Jeremy’s teacher sighed. “Mrs. Hachett, there are forty-two students in this class alone. I teach five classes. Some of my students are failing. Some of them can’t write a cohesive paragraph. Some of them don’t even know basic grammar. Your son is not one of those students, so I’m sure he’s doing just fine.”

Walking to her car, her heels thudding coldly against the pavement, she tried to think of what else she could have said to Jeremy’s teacher. A sharp retort. Something incisive. Something witty. But words have never come easily to her at important moments. When her husband told her he was leaving, she had just stared at him, her mind blank as a virgin snowfall.

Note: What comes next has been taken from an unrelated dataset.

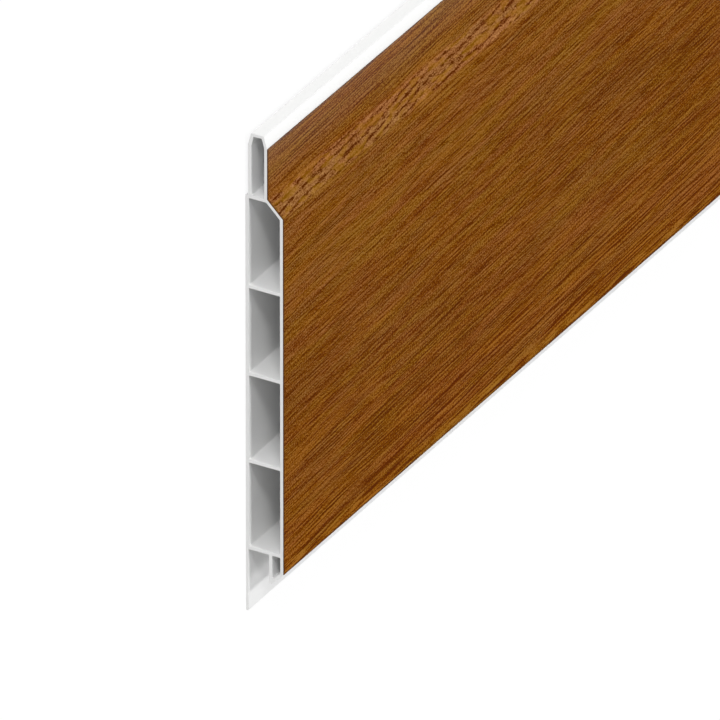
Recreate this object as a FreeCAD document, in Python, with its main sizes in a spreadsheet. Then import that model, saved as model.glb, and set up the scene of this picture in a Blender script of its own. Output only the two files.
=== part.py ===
import FreeCAD, Part
import os
import Sketcher

# Hollow tongue-and-groove soffit board: a white extruded profile with a woodgrain foil on its show side.
# It lies on its back face. X runs along the board, Y across it towards the tongue, Z out of the show side.
# Sections are drawn from the free edge of the nailing leg (across) and from the back face (out).

# Driving dimensions, in millimetres and degrees
DIMENSIONS = {
    "board_length": 2500,
    "cover_width": 100,  # from one fixed board to the same edge of the next
    "board_thickness": 9,  # back face to the outside of the foil
    "foil_thickness": 0.15,
    "back_wall": 0.8,
    "front_wall": 0.7,
    "web_wall": 0.7,
    "cell_pitch": 20.57,  # from one web to the next
    "groove_depth": 14.6,  # free edge of the nailing leg to the lowest web
    "leg_wall": 0.6,  # nailing leg
    "lip_wall": 0.7,  # inner lip of the groove
    "nose_height": 10.55,  # free edge of the nailing leg to the lower edge of the show face
    "nose_wall": 0.7,
    "nose_angle": 45,  # nose to the show face
    "bevel_angle": 45,  # bevel to the show face
    "bevel_wall": 0.65,
    "tongue_thickness": 4.65,  # with its foil
    "tongue_back_wall": 0.75,
    "tongue_front_wall": 0.65,
    "tongue_tip_wall": 0.65,
    "taper_depth": 0.75,  # how far each side of the tongue leans in at its tip
    "taper_length": 2.8,
    "expansion_gap": 1.85,  # left above the tongue in the next board's groove
    "back_clearance": 0.05,  # tongue to the next board's nailing leg
    "face_clearance": 0.2,  # foiled tongue to the next board's inner lip
    "edge_radius": 0.2,  # free outer edges
    "cell_radius": 0.25,  # corners inside the cells
}

doc = FreeCAD.newDocument("soffit_board")
dims = doc.addObject("Spreadsheet::Sheet", "dims")
for row, (alias, size) in enumerate(DIMENSIONS.items(), start=1):
    dims.set(f"A{row}", alias)
    dims.set(f"B{row}", str(size))
    dims.setAlias(f"B{row}", alias)
doc.recompute()

# Distances out from the back face
CELL_BACK = "dims.back_wall"
SHOW_FACE = "(dims.board_thickness - dims.foil_thickness)"
CELL_FRONT = f"({SHOW_FACE} - dims.front_wall)"
TONGUE_BACK = "(dims.leg_wall + dims.back_clearance)"
TONGUE_FACE = f"({TONGUE_BACK} + dims.tongue_thickness - dims.foil_thickness)"
LIP_BACK = f"({TONGUE_BACK} + dims.tongue_thickness + dims.face_clearance)"
LIP_FRONT = f"({LIP_BACK} + dims.lip_wall)"

# Distances across from the free edge of the nailing leg
SHOULDER = "(dims.cover_width - dims.expansion_gap)"
TONGUE_TIP = f"({SHOULDER} + dims.groove_depth)"
TAPER_START = f"({TONGUE_TIP} - dims.taper_length)"
LIP_EDGE = f"(dims.nose_height - ({SHOW_FACE} - {LIP_FRONT}) / tan(dims.nose_angle))"
BEVEL_EDGE = f"({SHOULDER} - ({SHOW_FACE} - {TONGUE_FACE}) / tan(dims.bevel_angle))"

# Corners of the outside of the profile, each as (across, out)
LEG_BACK_EDGE = ("0", "0")
SHOULDER_EDGE = (SHOULDER, "0")
TIP_BACK_EDGE = (TONGUE_TIP, f"{TONGUE_BACK} + dims.taper_depth")
TIP_FRONT_EDGE = (TONGUE_TIP, f"{TONGUE_FACE} - dims.taper_depth")
NOSE_EDGE = ("dims.nose_height", SHOW_FACE)
LIP_FRONT_EDGE = (LIP_EDGE, LIP_FRONT)
LIP_BACK_EDGE = (LIP_EDGE, LIP_BACK)
LEG_FRONT_EDGE = ("0", "dims.leg_wall")
OUTSIDE = [
    LEG_BACK_EDGE,
    SHOULDER_EDGE,
    (SHOULDER, TONGUE_BACK),
    (TAPER_START, TONGUE_BACK),
    TIP_BACK_EDGE,
    TIP_FRONT_EDGE,
    (TAPER_START, TONGUE_FACE),
    (SHOULDER, TONGUE_FACE),
    (BEVEL_EDGE, SHOW_FACE),
    NOSE_EDGE,
    LIP_FRONT_EDGE,
    LIP_BACK_EDGE,
    ("dims.groove_depth", LIP_BACK),
    ("dims.groove_depth", "dims.leg_wall"),
    LEG_FRONT_EDGE,
]
FREE_EDGES = [
    LEG_BACK_EDGE,
    LEG_FRONT_EDGE,
    LIP_BACK_EDGE,
    LIP_FRONT_EDGE,
    NOSE_EDGE,
    SHOULDER_EDGE,
    TIP_BACK_EDGE,
    TIP_FRONT_EDGE,
]

# The cells: like cells between the webs, a last one behind the bevel, and those in the nose and tongue
FIRST_CELL = "(dims.groove_depth + dims.web_wall)"
BEVEL_CELL_TOP = f"({SHOULDER} - dims.web_wall)"
BEVEL_WALL_ACROSS = "dims.bevel_wall / sin(dims.bevel_angle)"
BEVEL_CELL_EDGE = (
    f"({SHOULDER} - ({CELL_FRONT} - {TONGUE_FACE}) / tan(dims.bevel_angle) - {BEVEL_WALL_ACROSS})"
)
NARROWEST_CELL = "4 * dims.cell_radius"
LIKE_CELLS = f"trunc(({BEVEL_CELL_EDGE} - {FIRST_CELL} - {NARROWEST_CELL}) / dims.cell_pitch)"
BEVEL_CELL_START = f"({FIRST_CELL} + {LIKE_CELLS} * dims.cell_pitch)"
NOSE_WALL_ACROSS = "dims.nose_wall / sin(dims.nose_angle)"
TONGUE_CELL_TIP = f"({TONGUE_TIP} - dims.tongue_tip_wall)"
TONGUE_CELL_BACK = f"({TONGUE_BACK} + dims.tongue_back_wall)"
TONGUE_CELL_FRONT = f"({TONGUE_FACE} - dims.tongue_front_wall)"
CELL_TAPER = "(dims.taper_depth * (1 - dims.tongue_tip_wall / dims.taper_length))"
LIKE_CELL = [
    (FIRST_CELL, CELL_BACK),
    ("dims.groove_depth + dims.cell_pitch", CELL_BACK),
    ("dims.groove_depth + dims.cell_pitch", CELL_FRONT),
    (FIRST_CELL, CELL_FRONT),
]
BEVEL_CELL = [
    (BEVEL_CELL_START, CELL_BACK),
    (BEVEL_CELL_TOP, CELL_BACK),
    (BEVEL_CELL_TOP, f"{TONGUE_FACE} + (dims.web_wall - {BEVEL_WALL_ACROSS}) * tan(dims.bevel_angle)"),
    (BEVEL_CELL_EDGE, CELL_FRONT),
    (BEVEL_CELL_START, CELL_FRONT),
]
NOSE_CELL = [
    (f"{LIP_EDGE} + {NOSE_WALL_ACROSS}", LIP_FRONT),
    ("dims.groove_depth", LIP_FRONT),
    ("dims.groove_depth", CELL_FRONT),
    (f"dims.nose_height - dims.front_wall / tan(dims.nose_angle) + {NOSE_WALL_ACROSS}", CELL_FRONT),
]
TONGUE_CELL = [
    (SHOULDER, TONGUE_CELL_BACK),
    (TAPER_START, TONGUE_CELL_BACK),
    (TONGUE_CELL_TIP, f"{TONGUE_CELL_BACK} + {CELL_TAPER}"),
    (TONGUE_CELL_TIP, f"{TONGUE_CELL_FRONT} - {CELL_TAPER}"),
    (TAPER_START, TONGUE_CELL_FRONT),
    (SHOULDER, TONGUE_CELL_FRONT),
]

# The foil covers the tongue's face, the bevel and the show face, and ends above the rounded nose
FOIL_OUTSIDE = "dims.board_thickness"
FOIL_ON_TONGUE = f"{TONGUE_FACE} + dims.foil_thickness"
FOIL_LOWER_EDGE = "dims.nose_height + dims.edge_radius"
FOIL_CORNER_SHIFT = "dims.foil_thickness * tan(dims.bevel_angle / 2)"
FOIL = [
    (FOIL_LOWER_EDGE, SHOW_FACE),
    (BEVEL_EDGE, SHOW_FACE),
    (SHOULDER, TONGUE_FACE),
    (TAPER_START, TONGUE_FACE),
    (TAPER_START, FOIL_ON_TONGUE),
    (f"{SHOULDER} + {FOIL_CORNER_SHIFT}", FOIL_ON_TONGUE),
    (f"{BEVEL_EDGE} + {FOIL_CORNER_SHIFT}", FOIL_OUTSIDE),
    (FOIL_LOWER_EDGE, FOIL_OUTSIDE),
]


def place(corner):
    across, out = corner
    return FreeCAD.Vector(float(dims.evalExpression(across)), float(dims.evalExpression(out)), 0)


def new_body(name):
    body = doc.addObject("PartDesign::Body", name)
    body.Label = name
    body.setExpression("Placement.Base.y", f"-{TONGUE_TIP} / 2")
    return body


def section_sketch(body, name, corners):
    """A closed outline across the board, each corner held by its distances across and out."""
    sketch = body.newObject("Sketcher::SketchObject", name)
    plane = next(feature for feature in body.Origin.OriginFeatures if feature.Role == "YZ_Plane")
    sketch.AttachmentSupport = [(plane, "")]
    sketch.MapMode = "FlatFace"
    places = [place(corner) for corner in corners]
    for start, end in zip(places, places[1:] + places[:1]):
        sketch.addGeometry(Part.LineSegment(start, end))
    for line in range(len(corners)):
        sketch.addConstraint(Sketcher.Constraint("Coincident", line, 2, (line + 1) % len(corners), 1))
    for line, (corner, start) in enumerate(zip(corners, places)):
        for direction, expression, distance in zip(("DistanceX", "DistanceY"), corner, start):
            held = sketch.addConstraint(Sketcher.Constraint(direction, -1, 1, line, 1, distance))
            sketch.setExpression(f"Constraints[{held}]", expression)
    return sketch


def extrude(body, name, sketch):
    """The section run out along the board, half of its length each way."""
    pad = body.newObject("PartDesign::Pad", name)
    pad.Profile = sketch
    pad.SideType = "Symmetric"
    pad.setExpression("Length", "dims.board_length")
    return pad


def hollow(body, name, corners):
    """One closed cell cut through from end to end."""
    pocket = body.newObject("PartDesign::Pocket", name)
    pocket.Profile = section_sketch(body, f"{name}_section", corners)
    pocket.SideType = "Symmetric"
    pocket.Type = "ThroughAll"
    return pocket


def lengthwise_edges(shape):
    """Name and section place of each edge that runs from end to end."""
    for number, edge in enumerate(shape.Edges, start=1):
        start, end = (vertex.Point for vertex in edge.Vertexes)
        if abs(end.x - start.x) > shape.BoundBox.XLength / 2:
            yield f"Edge{number}", FreeCAD.Vector(start.y, start.z, 0)


def is_among(point, corners):
    return any(point.isEqual(place(corner), 1e-4) for corner in corners)


def round_edges(body, name, edges, radius):
    """A fillet along the named edges of the body's last feature."""
    fillet = body.newObject("PartDesign::Fillet", name)
    fillet.Base = (fillet.BaseFeature, edges)
    fillet.setExpression("Radius", radius)
    doc.recompute()
    body.Tip = fillet


def hollow_profile():
    body = new_body("hollow_profile")
    extrude(body, "profile_run", section_sketch(body, "profile_section", OUTSIDE))
    like_cell = hollow(body, "like_cell", LIKE_CELL)
    doc.recompute()
    like_cells = body.newObject("PartDesign::LinearPattern", "like_cells")
    like_cells.Originals = [like_cell]
    like_cells.Direction = (like_cell.Profile[0], ["H_Axis"])
    like_cells.Mode = "Spacing"
    like_cells.setExpression("Offset", "dims.cell_pitch")
    like_cells.setExpression("Occurrences", LIKE_CELLS)
    body.Tip = like_cells
    doc.recompute()
    hollow(body, "bevel_cell", BEVEL_CELL)
    hollow(body, "nose_cell", NOSE_CELL)
    tongue_cell = hollow(body, "tongue_cell", TONGUE_CELL)
    doc.recompute()
    shape = tongue_cell.Shape
    cell_corners = [name for name, point in lengthwise_edges(shape) if not is_among(point, OUTSIDE)]
    round_edges(body, "cell_corners", cell_corners, "dims.cell_radius")
    shape = body.Tip.Shape
    free_edges = [name for name, point in lengthwise_edges(shape) if is_among(point, FREE_EDGES)]
    round_edges(body, "free_edges", free_edges, "min(dims.edge_radius; dims.leg_wall / 3)")
    return body


def woodgrain_foil():
    body = new_body("woodgrain_foil")
    extrude(body, "foil_run", section_sketch(body, "foil_section", FOIL))
    return body


subparts = [hollow_profile(), woodgrain_foil()]
doc.recompute()

for feature in doc.Objects:
    if "Invalid" in feature.State or "Error" in feature.State:
        raise RuntimeError(f"{feature.Name} failed: {feature.State}")
for subpart in subparts:
    if subpart.Shape.isNull() or not subpart.Shape.isValid() or len(subpart.Shape.Solids) != 1:
        raise RuntimeError(f"{subpart.Label} is not one sound solid")

os.makedirs("parts", exist_ok=True)
for subpart in subparts:
    subpart.Shape.exportStep(f"parts/{subpart.Label}.step")
    print(subpart.Label, f"{subpart.Shape.Volume / 1000:.1f} cm3", subpart.Shape.BoundBox)
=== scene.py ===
import math

import bpy
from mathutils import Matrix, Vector


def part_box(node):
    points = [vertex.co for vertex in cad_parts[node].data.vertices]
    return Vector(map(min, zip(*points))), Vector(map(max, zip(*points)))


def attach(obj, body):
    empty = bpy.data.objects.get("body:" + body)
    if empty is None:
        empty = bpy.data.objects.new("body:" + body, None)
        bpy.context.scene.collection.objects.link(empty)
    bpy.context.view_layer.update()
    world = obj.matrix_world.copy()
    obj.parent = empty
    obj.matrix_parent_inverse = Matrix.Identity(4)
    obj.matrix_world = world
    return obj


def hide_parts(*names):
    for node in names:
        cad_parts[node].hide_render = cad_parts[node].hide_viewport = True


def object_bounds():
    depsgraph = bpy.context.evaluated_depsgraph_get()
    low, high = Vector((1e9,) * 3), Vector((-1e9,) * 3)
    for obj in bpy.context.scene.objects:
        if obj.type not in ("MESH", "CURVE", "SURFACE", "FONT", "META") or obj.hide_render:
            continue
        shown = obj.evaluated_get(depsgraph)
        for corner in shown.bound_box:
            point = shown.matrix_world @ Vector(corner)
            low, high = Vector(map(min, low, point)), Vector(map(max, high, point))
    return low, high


# A hollow soffit board lying on its back, foiled side up, seen from its near end and its tongue side.
# X runs along the board, Y across it towards the tongue, Z out of the foil.

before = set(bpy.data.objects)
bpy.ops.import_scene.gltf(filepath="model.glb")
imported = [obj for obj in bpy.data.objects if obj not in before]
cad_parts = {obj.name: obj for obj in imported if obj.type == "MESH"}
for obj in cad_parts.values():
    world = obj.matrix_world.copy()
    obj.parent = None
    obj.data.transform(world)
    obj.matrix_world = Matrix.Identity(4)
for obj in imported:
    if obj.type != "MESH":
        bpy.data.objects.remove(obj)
cad_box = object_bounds()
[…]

“I’m sorry,” he had said. He leaned in towards her, as if to kiss her forehead, but then pulled back, turned abruptly, and walked out of their bedroom. She sat on their king-sized bed. The floral duvet cover matched the curtains. The carpet was beige. She heard the front door open, then shut. She sat there, silent, staring for a long time at the place in the room where he had been. Where he had been standing when he told her.

*

“There is nothing physically wrong with him,” the doctor said.

“You can’t make him talk if he doesn’t want to,” the therapist said.

“Just give it time,” Walt said.

She tried calling his father, but hung up on the third ring. She couldn’t try again.

*

When Jeremy was eleven years old, his mother kissed him goodbye on the lips. She always kissed him goodbye on the lips, but this time it made him embarrassed. She didn’t wear lipstick but her mouth felt dewy. Like blades of grass slicked with dew.

“Don’t, Mom,” he said. He wiped the kiss off with the back of his hand.

*

The night his father left, Jeremy crept into his parents’ bedroom and found his mother sitting on the bed, rocking back and forth, forth and back, staring at a blank space against the wall where shadows wavered through the curtains. She did not see him. Her arms were crossed against her chest and she grasped herself tightly, tears streaming down her face, her mouth an open wound as if she were screaming. But it was the worst kind of screaming, the silent kind, when no sound is enough and there is nothing at all to say.